Nonostante un percorso tormentato e un prestigio oscurato dalla difficile situazione politica nella quale versava il territorio magiaro, Deák è stato al centro di un processo di rivalutazione negli ultimi decenni che l’ha condotto finalmente nell’Olimpo dei più grandi calciatori della storia, grazie ad un fiuto del goal raro e la media di 1.4 marcature a partita. Quelle accertate sono 579 ma chissà, magari tra qualche anno scopriremo che Deák di reti ne aveva bucate molte di più.
10. Túlio (571)
«Quando Túlio è in campo, non esiste gol banale» raccontava Armando Nogueira, uno dei più noti giornalisti sportivi brasiliani. Una caratteristica che sembra accomunare diversi campioni brasiliani del passato consiste in un passaggio di carriera nel calcio ad alti livelli europeo concentrata in poche annate e un successivo lento incedere in patria, magari cambiando spesso casacca.

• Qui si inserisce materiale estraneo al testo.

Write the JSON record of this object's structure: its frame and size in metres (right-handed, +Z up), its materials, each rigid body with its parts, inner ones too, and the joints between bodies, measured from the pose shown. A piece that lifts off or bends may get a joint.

Non è esente ad questa descrizione nemmeno l’ultimo componente di questa top 10 sui più prolifici marcatori nella storia del calcio.
Túlio Humberto Pereira Costa ha costruito una carriera lunga 32 anni e terminata ufficialmente soltanto nel 2019 all’età di 44 anni, dopo aver calcato una serie impressionante di campi da calcio viaggiando in lungo e in largo per il Brasile. Soprannominato Maravilha per la sua propensione a realizzare goal di pregevole fattura tecnica e per nulla banali nell’esecuzione, Túlio ha dimostrato di saper distribuire egregiamente il numero di reti in tutte le squadre nelle quali ha militato. Pochi bomber verdeoro hanno avuto la sua costanza, passando anche attraverso le categorie minori e facendosi apprezzare da tutte le curve sotto le quali ha esultato.
Il numero di goal impressionante accumulato nella sua ultra-trentennale carriera contrasta in parte con il suo apporto alla nazionale carioca. Breve e intenso, con 10 reti in 14 presenze ma anche un rigore decisivo sbagliato in finale di Copa America contro l’Uruguay e un goal viziato da un fallo di mano contro i rivali di sempre dell’Argentina, che nella categoria delle ‘reti segnate con la mano’ ha un precedente di lusso con risvolti divini.